Sticking with handsets as we wrap up this week, let’s have a look at Apple, whose Developer Program License agreement – hitherto a closely guarded document – was published this week. This agreement has to be signed by anybody wanting to develop an app for Apple’s App Store. But the first rule about the contract is that you can’t talk about the contract. This has made its contents somewhat of a mystery, until now.

Privacy advocacy group, the Electronic Frontier Foundation (EFF) managed to get a revised version of the document. When NASA recently released an application for the iPhone, the EFF used the Freedom of Information Act to get a copy of the agreement from NASA, one that the organisation was not obliged to sign.

The EFF says the publication of the contract is particularly timely, given the imminent launch of the iPad and the US Copyright Office’s deliberation over whether the DMCA should apply to jailbreaking of the iPhone.

Most of the clauses seem pretty run of the mill “don’t mess with our proprietary technology” stuff, but there are a few that stand out. If a developer builds an iPhone application using the iPhone SDK, which is really the only way to build an application, then that app can only be distributed via the official App Store. It can’t be distributed via something like Cydia.

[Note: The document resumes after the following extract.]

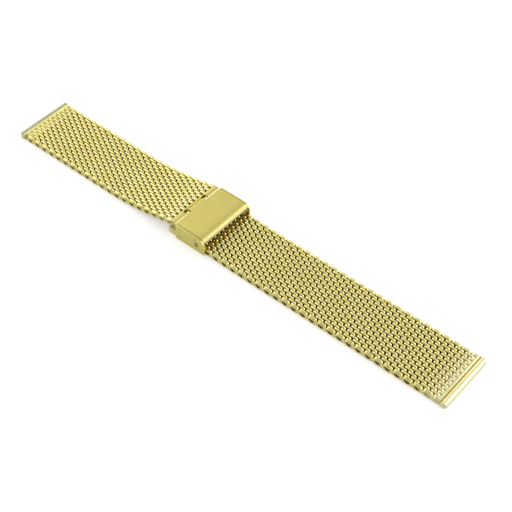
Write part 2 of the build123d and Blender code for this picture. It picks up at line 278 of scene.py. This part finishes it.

Apple can also “revoke the digital certificate of any of Your Applications at any time,” and apparently, for any reason, even if the application meets all the requirements. A kill switch for enabling this was discovered in 2008.

Most interestingly, Apple will never be liable to any developer for more than $50 in damages. So if Apple botches an update, accidentally kills an application, or leaks a developer’s entire customer list to a competitor, the contract caps Apple’s liability at $50.

Still, with a few hundred thousand registered, if not active, iPhone developers and over 100,000 apps available in the App Store, Apple must have a market proposition that is attractive enough that it outweighs the restrictions of the developer agreement.